In December 2019, the US House of Representatives voted in favor of the impeachment of President Trump.

Caroline Centeno, Editor-in-Chief

Friday afternoon, House Democrats released a new, one article, impeachment resolution against President Donald Trump. The resolution charges President Trump with “incitement of insurrection” in a historic second impeachment process.

Following the domestic terrorist attack on the US Capitol that left at least four dead, including one police officer, members of Congress on both sides of the aisle have expressed support for a second impeachment of the president. With just 11 days left of the Trump presidency, the task is no small feat.
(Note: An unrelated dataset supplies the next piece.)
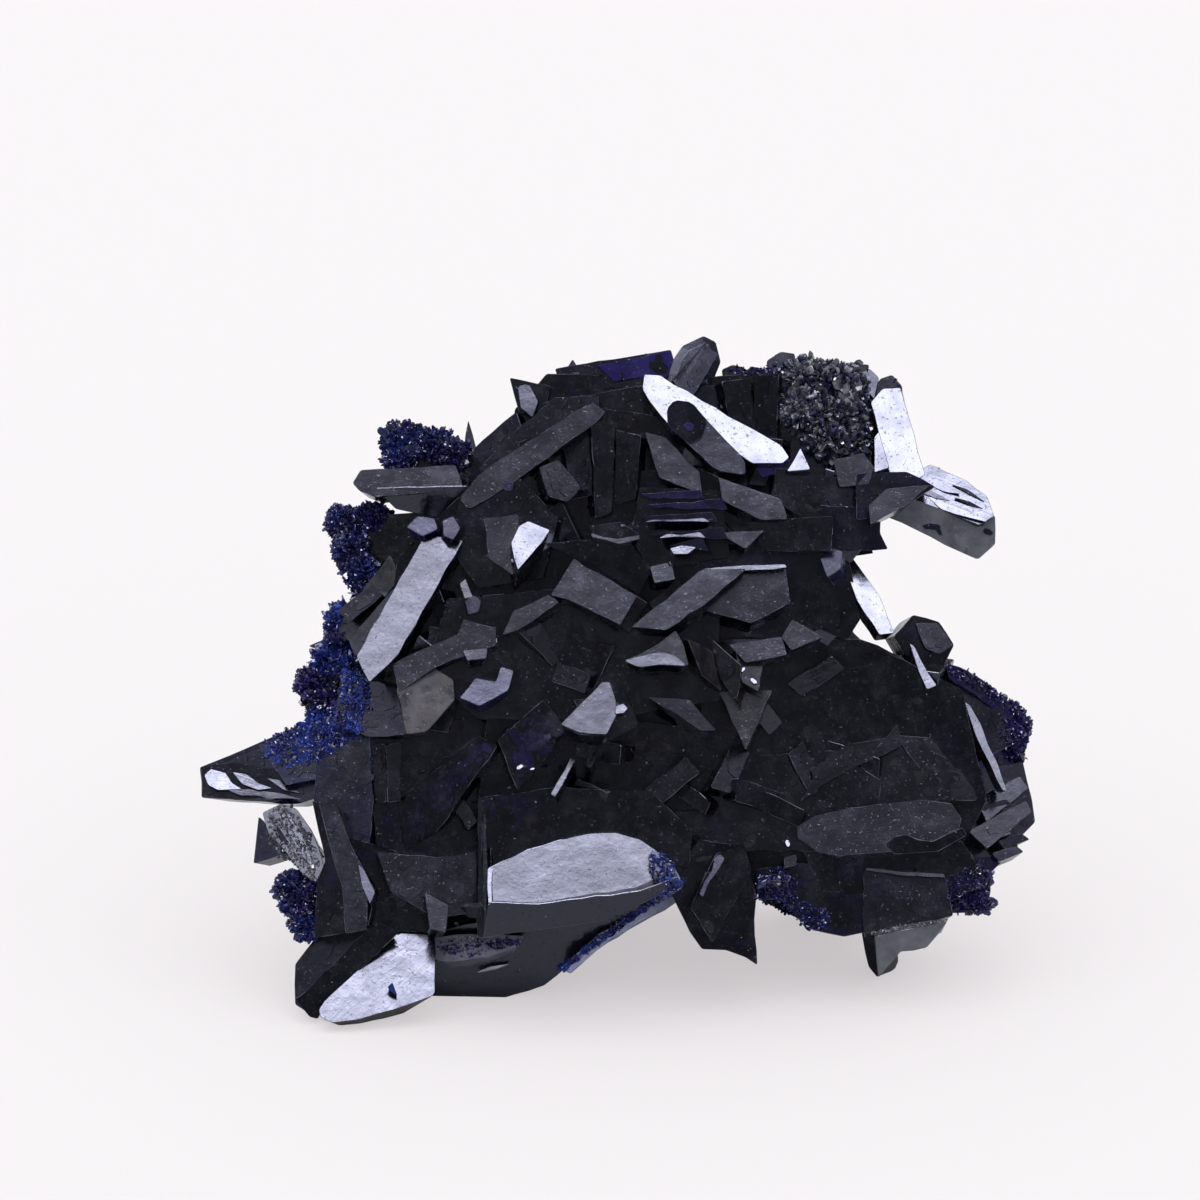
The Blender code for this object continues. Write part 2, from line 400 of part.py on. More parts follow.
def dark_fields(growth):
    """Dark crystals that crowd the gaps between the drawn ones, in rows with a seeded scatter."""
    source = random.Random(19)
    fields = [  # left and right, top and bottom, columns, rows, distance out
        ((470, 870), (440, 560), 5, 2, -0.7),
        ((410, 700), (600, 700), 5, 2, 0.3),
        ((400, 700), (735, 840), 4, 2, -0.1),
        ((710, 950), (670, 850), 4, 3, 0.2),
        ((355, 470), (570, 730), 2, 4, -0.4),
    ]
    blade = [(-1, -0.6), (-0.75, 1), (1, 0.5), (0.8, -1)]
    for field, ((left, right), (top, bottom), columns, rows, out) in enumerate(fields):
        for n in range(columns * rows):
            column, row = n % columns, n // columns
            x = left + (right - left) * (column + source.uniform(0.1, 0.9)) / columns
            y = top + (bottom - top) * (row + source.uniform(0.1, 0.9)) / rows
            long, wide = source.uniform(38, 66), source.uniform(16, 30)
            tilt = source.choice((-1, 1)) * math.radians(source.uniform(15, 75))
            along = Vector((math.cos(tilt), math.sin(tilt)))
            beside = Vector((-along.y, along.x))
            outline = [Vector((x, y)) + along * a * long / 2 + beside * b * wide / 2 for a, b in blade]
            crystal(growth, f"field_{field}_{n}", outline, out + source.uniform(-0.3, 0.8),
                    source.uniform(-14, 14), source.uniform(-30, 30), 4.5)


def hidden_from_front(tip):
    """Whether a point in the elevation's frame lies behind the drawn crystals, clear of the right notch."""
    x = tip.x / UNIT + DRAWING_MIDDLE
    y = GROUND_LINE - tip.y / UNIT
    notch_left, notch_foot = 850, 660
    in_notch = x > notch_left and y < notch_foot
    middle_x, middle_y = 640, 660
    reach_x = 320
    reach_y = 235 if y > middle_y else 265
    return not in_notch and ((x - middle_x) / reach_x) ** 2 + ((y - middle_y) / reach_y) ** 2 < 1.0


def blade(growth, name, size, matrix, pointed):
    """A rear crystal: a rectangular blade of a width, a thickness and a length, with bevels if pointed."""
    wide, thick, long = size
    bm = bmesh.new()
    bmesh.ops.create_cube(bm, size=1.0)
    bmesh.ops.transform(bm, matrix=Matrix.Diagonal((wide, thick, long, 1.0)), verts=bm.verts)
    if pointed:
        ends = [f for f in bm.faces if f.normal.z > 0.9]
        bmesh.ops.inset_region(bm, faces=ends, thickness=thick * 0.36, depth=thick * 0.6)
    bm.transform(matrix)
    add_object(name, bm, growth)


def rear(growth):
    """Broad blades that spread from the trunk over the upper back."""
    source = random.Random(7)
    heart = on_elevation(650, 690) + Vector((0, 0, -10.0))
    spread = Vector((14.5, 10.5, 6.5))
    blades = 32
    for n in range(blades):
        height = 1.0 - 1.1 * (n + 0.5) / blades
        around = n * math.radians(137.5)
        level = math.sqrt(1.0 - height * height)
        outward = Vector((level * math.cos(around), level * math.sin(around), -height))
        seat = heart + Vector(a * b for a, b in zip(outward, spread)) * source.uniform(0.9, 1.05)
        sway = Vector(source.uniform(-0.7, 0.7) for _ in range(3))
        axis = (outward + sway).normalized()
        long, wide = source.uniform(8.0, 13.0), source.uniform(4.5, 8.0)
        thick = source.uniform(1.8, 3.4)
        spin = Matrix.Rotation(source.uniform(0, math.pi), 4, "Z")
        if hidden_from_front(seat + axis * long * 0.3):
            stand = axis.to_track_quat("Z", "Y").to_matrix().to_4x4()
            place = Matrix.Translation(seat - axis * long * 0.25) @ stand @ spin
            blade(growth, f"rear_blade_{n}", (wide, thick, long), place, n % 3 == 0)


def rear_skirt(growth):
    """Blades in three tiers round the lower back. The lowest tier reaches the ground and carries the back."""
    source = random.Random(31)
    upright = ELEVATION_FRAME.inverted().to_4x4()
    heart = Vector((1.5, 12.0, 0.0))  # mm across and back from the elevation's foot
    tiers = [  # height, sideways and rearward reach, then how far the blades lean out from upright
        (13.5, 16.0, 10.5, 62),
        (8.0, 16.5, 9.5, 84),
        (3.4, 14.5, 8.0, 128),
    ]
    blades = 6
    for tier, (height, sideways, rearward, lean) in enumerate(tiers):
        for n in range(blades):
            place_in_tier = (n + 0.5 * (tier % 2) + source.uniform(-0.2, 0.2)) / (blades - 0.5)
            around = math.radians(-80 + 160 * place_in_tier)
            outward = Vector((math.sin(around), math.cos(around), 0))
            level = height + source.uniform(-1.2, 1.2)
            seat = heart + Vector((outward.x * sideways, outward.y * rearward, level))
            tilt = math.radians(lean + source.uniform(-18, 18))
            axis = outward * math.sin(tilt) + Vector((source.uniform(-0.4, 0.4), 0, math.cos(tilt)))
            size = (source.uniform(4.5, 7.5), source.uniform(2.0, 3.4), source.uniform(8.5, 12.0))
            spin = Matrix.Rotation(source.uniform(0, math.pi), 4, "Z")
            stand = axis.to_track_quat("Z", "Y").to_matrix().to_4x4()
            place = upright @ Matrix.Translation(seat - axis.normalized() * size[2] * 0.3) @ stand @ spin
            blade(growth, f"skirt_{tier}_{n}", size, place, (n + tier) % 3 == 0)


def azurite():
    """Near-black blue with a glassy lustre."""
    material = bpy.data.materials.new("azurite")
    material.use_nodes = True
    shader = material.node_tree.nodes["Principled BSDF"]
    shader.inputs["Base Color"].default_value = (0.010, 0.012, 0.035, 1.0)
    shader.inputs["Roughness"].default_value = 0.12
    shader.inputs["Metallic"].default_value = 0.0
    shader.inputs["IOR"].default_value = 1.76
    return material


def largest_body(bm):
    """Deletes all but the largest connected body, which fills the sealed pockets between the crystals."""
    unseen = set(bm.verts)
    bodies = []
    while unseen:
        body = {unseen.pop()}
        edge = list(body)
        while edge:
            near = {e.other_vert(v) for v in edge for e in v.link_edges} & unseen
            unseen -= near
            body |= near
            edge = list(near)
        bodies.append(body)
    keep = max(bodies, key=len)
    bmesh.ops.delete(bm, geom=[v for v in bm.verts if v not in keep], context="VERTS")


def join(growth):
    """One solid of all the crystals, ground flat at its lowest tips and centred on the origin."""
    first = growth.objects[0]
    growth.objects.unlink(first)
    bpy.context.scene.collection.objects.link(first)
    union = first.modifiers.new("grown_together", "BOOLEAN")
    union.operation = "UNION"
    union.operand_type = "COLLECTION"
    union.collection = growth
    union.solver = "EXACT"
    evaluated = first.evaluated_get(bpy.context.evaluated_depsgraph_get())
    bm = bmesh.new()
    bm.from_mesh(bpy.data.meshes.new_from_object(evaluated))
    for obj in [first, *growth.objects]:
        bpy.data.objects.remove(obj)
    bpy.data.collections.remove(growth)
    largest_body(bm)
    ground = Vector((0, 0, GROUND_CUT * MM))
    cut = bmesh.ops.bisect_plane(bm, geom=[*bm.verts, *bm.edges, *bm.faces], dist=1e-7, plane_co=ground,
                                 plane_no=(0, 0, -1), clear_outer=True)
    rim = [e for e in cut["geom_cut"] if isinstance(e, bmesh.types.BMEdge)]
    bmesh.ops.triangle_fill(bm, edges=rim, use_beauty=True)
    bmesh.ops.dissolve_limit(bm, angle_limit=FLAT_ANGLE, verts=bm.verts, edges=bm.edges)
    bmesh.ops.triangulate(bm, faces=bm.faces)
    low = [min(v.co[i] for v in bm.verts) for i in range(3)]
    high = [max(v.co[i] for v in bm.verts) for i in range(3)]
    shift = Vector((-(low[0] + high[0]) / 2, -(low[1] + high[1]) / 2, -low[2]))
    bmesh.ops.translate(bm, verts=bm.verts, vec=shift)
    bmesh.ops.recalc_face_normals(bm, faces=bm.faces)
    mesh = bpy.data.meshes.new("azurite_cluster")
    bm.to_mesh(mesh)
    bm.free()
    cluster = bpy.data.objects.new("azurite_cluster", mesh)
    bpy.context.scene.collection.objects.link(cluster)
    cluster.data.materials.append(azurite())
    return cluster


def build():
    """The whole specimen."""
    for obj in list(bpy.data.objects):
        bpy.data.objects.remove(obj, do_unlink=True)
    growth = bpy.data.collections.new("growth")
    bpy.context.scene.collection.children.link(growth)
    trunk(growth)
    summit(growth)
    right_wing(growth)
    left_flank(growth)
    left_foot(growth)
    centre_upper(growth)
    centre_lower(growth)
    right_body(growth)
    base(growth)
    dark_fields(growth)
    rear(growth)
    rear_skirt(growth)
    join(growth)


build()
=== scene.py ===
"""Azurite specimen: a cluster of near-black blue tabular crystals with blue druse, finished for display."""

import json
import math
import random

import bmesh
import bpy
from mathutils import Matrix, Vector, noise
from mathutils.bvhtree import BVHTree

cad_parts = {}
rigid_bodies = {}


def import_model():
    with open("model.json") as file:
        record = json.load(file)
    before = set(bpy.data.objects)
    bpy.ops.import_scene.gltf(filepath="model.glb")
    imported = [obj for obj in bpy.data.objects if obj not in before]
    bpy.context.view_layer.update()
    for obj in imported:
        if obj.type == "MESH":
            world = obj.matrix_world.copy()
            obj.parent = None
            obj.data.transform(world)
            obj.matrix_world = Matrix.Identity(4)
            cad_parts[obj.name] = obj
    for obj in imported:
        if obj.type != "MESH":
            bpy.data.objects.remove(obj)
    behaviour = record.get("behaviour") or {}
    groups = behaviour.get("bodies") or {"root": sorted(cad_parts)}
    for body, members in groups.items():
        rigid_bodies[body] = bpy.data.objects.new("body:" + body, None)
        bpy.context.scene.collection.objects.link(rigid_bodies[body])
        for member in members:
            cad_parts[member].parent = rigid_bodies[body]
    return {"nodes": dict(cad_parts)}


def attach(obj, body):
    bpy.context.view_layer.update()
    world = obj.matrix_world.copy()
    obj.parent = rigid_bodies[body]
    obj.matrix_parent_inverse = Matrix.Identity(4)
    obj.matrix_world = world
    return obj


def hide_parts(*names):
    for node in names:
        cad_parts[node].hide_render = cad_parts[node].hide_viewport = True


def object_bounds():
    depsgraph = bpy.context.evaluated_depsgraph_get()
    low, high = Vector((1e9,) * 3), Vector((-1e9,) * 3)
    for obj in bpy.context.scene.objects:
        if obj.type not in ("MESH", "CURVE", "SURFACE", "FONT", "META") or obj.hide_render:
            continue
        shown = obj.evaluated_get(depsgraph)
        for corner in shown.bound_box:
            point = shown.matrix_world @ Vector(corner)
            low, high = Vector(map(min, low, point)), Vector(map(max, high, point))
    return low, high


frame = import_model()
cad_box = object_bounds()

# ---------------------------------------------------------------------------------------------------------
# Trunk: the thick crystals at the middle, from which the others grew outwards.
# Azurite, a copper carbonate, grown in a cavity as tabular crystals that cut into each other where they met.
# Their broad faces are smooth and glassy, with faint growth lines, and their edges are slightly bevelled,
# with rubbing and a painted highlight along them.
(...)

Citing President Trump’s “willfully made statements that encouraged—and foreseeably resulted in—imminent lawless action at the Capitol,” as well as previous actions to obstruct the certification of the 2020 election, including “a phone call on January 2, 2021, in which President Trump urged Georgia Secretary of State Brad Raffensperger to ‘‘find’’ enough votes to overturn the Georgia presidential election results and threatened Mr. Raffensperger if he failed to do so,” the resolution calls for the immediate impeachment of the president.

In the wake of the historic pro-Trump raid on the Capitol, this second impeachment process asserts that President Trump “has demonstrated that he will remain a threat to national security, democracy, and the Constitution if allowed to remain in office, and has acted in a manner grossly incompatible with self-governance and the rule of law,” according to the article of impeachment.

Speaker of the House Nancy Pelosi holds a news conference on Thursday, January 7, following a pro-Trump raid on the Capitol. (AP Photo/J. Scott Applewhite)

While Speaker of the House Nancy Pelosi and many other members of Congress urged Vice President Mike Pence to invoke the 25th Amendment and remove President Trump from power, the Vice President declined to do so. As such, the House will move forward with impeachment.

On Thursday, January 9, Senator Lisa Murkowski of Alaska became the first Republican Senator to publicly call for Trump to leave office. “I want him out. He has caused enough damage,” she stated.

If successfully impeached and removed from power, President Trump would be cemented in American history as the first president to be impeached twice and convicted.